そうですね。母親は超スパルタの教育ママだったんですが、僕が小学5年生の時に脳腫瘍で入院し、退院後に変わりました。「生きて帰って来られた」と泣き、僕たち兄弟を抱き抱えて、「これからは勉強はしなくていい。一度きりの人生なんだから本当に夢中になることをしなさい」と言ったんです。子供ながらにそう言われると逆に怖くなって勉強するようになりました。
高校時代の経験で今につながっていることは?
高校は進学校でしたが、学校に内緒で近所のカフェでバイトをしていました。そのオーナーから受けた影響がとても大きいですね。
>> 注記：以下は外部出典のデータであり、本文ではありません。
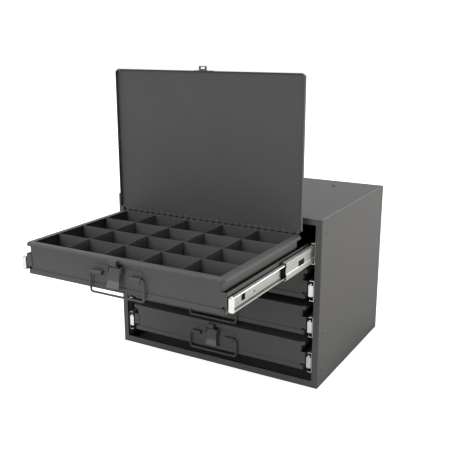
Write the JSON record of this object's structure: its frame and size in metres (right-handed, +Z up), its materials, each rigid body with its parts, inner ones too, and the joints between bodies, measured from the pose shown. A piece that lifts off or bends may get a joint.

田舎にしてはすごく洒落ていて、来店するお客様にも恵まれていました。皿洗いしながらカウンター越しに大人たちの話を聞いたり、僕も大人に交じって会話したりしてるうちに自然と成長できたし、物事をいろんな角度から考えることができるようになりました。
起業を考えたのはいつですか?
大学2年生、20歳の時です。空間デザインの勉強がしたくて大阪芸大に入ったんだけど、周りは個性的な芸術家ばかり。ここは違うな、と大学を辞めようかと思っていた時に、学科の先生が「デザイン会社は無資格でもできるから、頑張ってみたら?」と助言してくれたのがきっかけで会社を作り、百貨店のディスプレイを請け負ったりしました。
仕事のアイデアはどうやって思いつくのですか?
全部人からヒントをもらっているので、いつも心をオープンにしてコミュニケーションを大切にしています。コミュニケーションはとても大事です。それともうひとつ大事なことは、物事を決めつけないこと。自分の知識はたかが知れています。無理って決めつけないで、何でもやってみる。ただチャレンジすることが目的の人は、器用貧乏になるんです。そうならないために、ちゃんと“目的の目的”を持つこと。自分はチャレンジして何を得ようとしてるのか、なぜそれをするのかをしっかり考えることです。
- 山﨑社長にお聞きした
夢中なことを見つける
努力することは大切だけど、「努力は夢中に勝てない」が持論。僕は今の仕事に夢中です。睡眠不足が続いても仕事が楽しくて仕方がありません。
巻き込む力
オーケストラで指揮者がタクトを振って演奏者を巻き込み観客を感動させるように、社長には常に冷静で、周囲を巻き込む力が必要です。
信頼と敬意を持って世の中に接する
どの業界にも先輩がいて、その世界のルールがあります。僕はお世話になった方に、毎朝5時半に起きて、直筆で礼状を書くようにしています。